Luther Dunphy was a tall hulking slope-shouldered man who in several photographs wore a baseball cap pulled low over his forehead. His head appeared small in proportion to his body. His upper arms were muscled. His face did not suggest the face of a murderer and was in fact a face of no distinction except that on his cheek was a discoloration like a mashed red berry.

Staring at Dunphy, Darren felt hatred like black acid rising at the back of his mouth. It filled him with rage, that his father’s murderer was still alive and that, in some quarters, among avid Christians, Dunphy was revered as a kind of hero, a “soldier of Jesus” and a “martyr.”

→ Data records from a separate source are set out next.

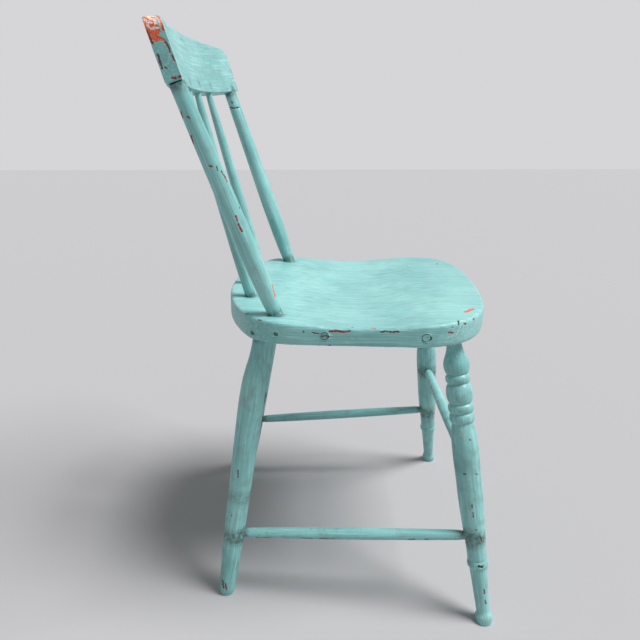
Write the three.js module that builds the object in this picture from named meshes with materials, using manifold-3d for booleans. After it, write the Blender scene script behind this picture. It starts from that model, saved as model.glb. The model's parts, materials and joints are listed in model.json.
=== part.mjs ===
// Spindle-back kitchen chair: one plank seat, turned legs, posts and spindles, a bent crest rail.
// Units are millimetres. The chair stands on z = 0 and faces -Y, and X runs across it.
// Left and right are the sitter's own: the sitter's right side is -X.

import * as THREE from 'three';
import { mergeVertices } from 'three/addons/utils/BufferGeometryUtils.js';
import Module from 'manifold-3d';

const wasm = await Module();
wasm.setup();

const RIGHT = -1;
const LEFT = 1;

// Play left all round a peg in its hole, past its end, and under a shoulder
const FIT = 0.3;

// Plank seat, hollowed for sitting between a flat ridge at the back and the front edge
const SEAT_HEIGHT = 445;
const SEAT_THICKNESS = 32;
const SEAT_WIDTH = 378;
const SEAT_FRONT = 216;
const SEAT_BACK = 163;
const SEAT_ARRIS = 4;
const DISH_DEPTH = 12;
const DISH_HALF_WIDTH = 420;
const DISH_HALF_LENGTH = 140;
const DISH_CENTRE_Y = -25;

// Years of racking have turned the seat, and all that stands on it, a little on its feet,
// and have pushed the feet a little to the sitter's left
const SEAT_TWIST = THREE.MathUtils.degToRad(-1.6);
const FEET_SHIFT = 5;

// Legs: where each one enters the seat, in from the side and from the front or back edge,
// and how far it spreads from there down to the floor
const FRONT_LEG_INSET = { side: 62, end: 58 };
const FRONT_LEG_SPREAD = { side: 90, end: 57 };
const BACK_LEG_INSET = { side: 41, end: 58 };
const BACK_LEG_SPREAD = { side: 28, end: 60 };
const LEG_DIAMETER = 36.5;
const LEG_PEG = 18;
const LEG_PEG_LENGTH = 22;

// How far a turned foot runs on below the floor line before it is cut off level
const FOOT_TRIM = 4;

// Back: two side posts and three thinner spindles, standing on an arc of the ridge
const POST_INSET = { side: 35, end: 80 };
const POST_DIAMETER = 25.5;
const POST_FOOT_PEG = 20;
const POST_TOP_PEG = 11;
const POST_TOP_SPREAD = 45;
const SPINDLE_COUNT = 3;
const SPINDLE_DIAMETER = 17;
const SPINDLE_FOOT_PEG = 15;
const SPINDLE_TOP_PEG = 9;
const SPINDLE_FOOT_PITCH = 73;
const SPINDLE_TOP_PITCH = 75;
const SPINDLE_FOOT_Y = 139;
const SPINDLE_FOOT_ARC = 211;
const FOOT_PEG_DEPTH = 26;
const TOP_PEG_DEPTH = 20;

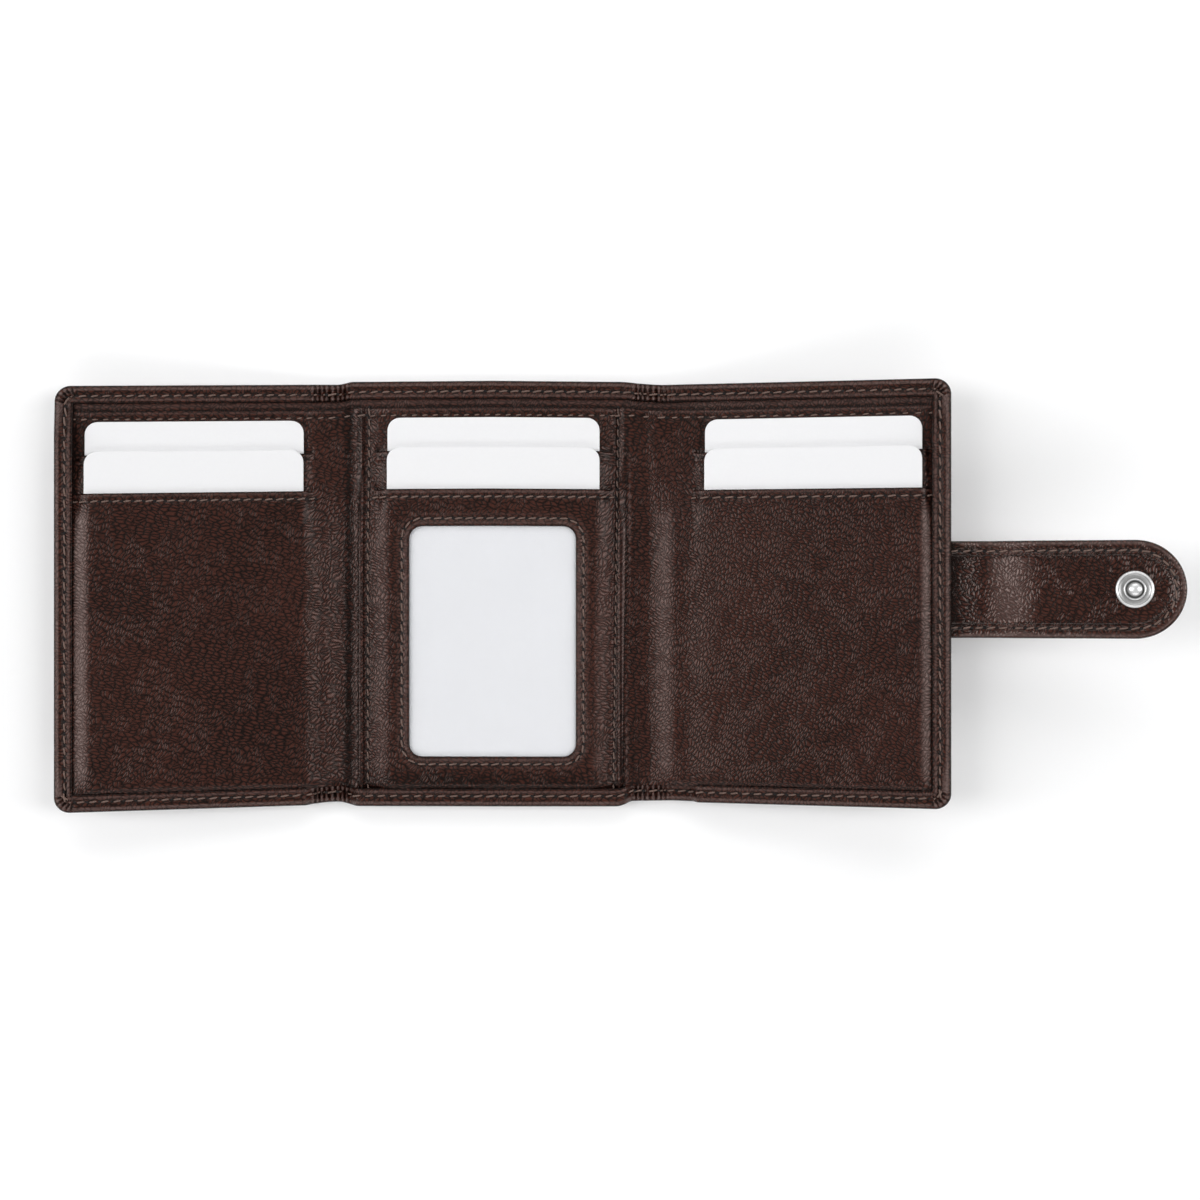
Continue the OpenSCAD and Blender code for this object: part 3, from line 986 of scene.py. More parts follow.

Luther Dunphy is currently incarcerated in the Muskegee Falls Men’s Detention as police investigate the alleged shootings attributed to him. So far, Dunphy is said to have “cooperated” with the investigation. There have not yet been discovered any co-conspirators in the alleged shootings. Dunphy is not available for interviews and has indicated that he will refuse most requests. The Broome County Court has appointed a lawyer to represent him but Luther Dunphy is said to have declined legal counsel. Through his minister Reverend Dennis Kuhn of the St. Paul Missionary Church of Jesus, Muskegee Falls, Dunphy has stated that he does not consider his alleged actions of November 2, 1999, “murder” or “homicide” but “an act of God” as he was “defending the defenseless”—he was preventing the abortion-doctor Voorhees from performing abortions “that day and all days to follow.”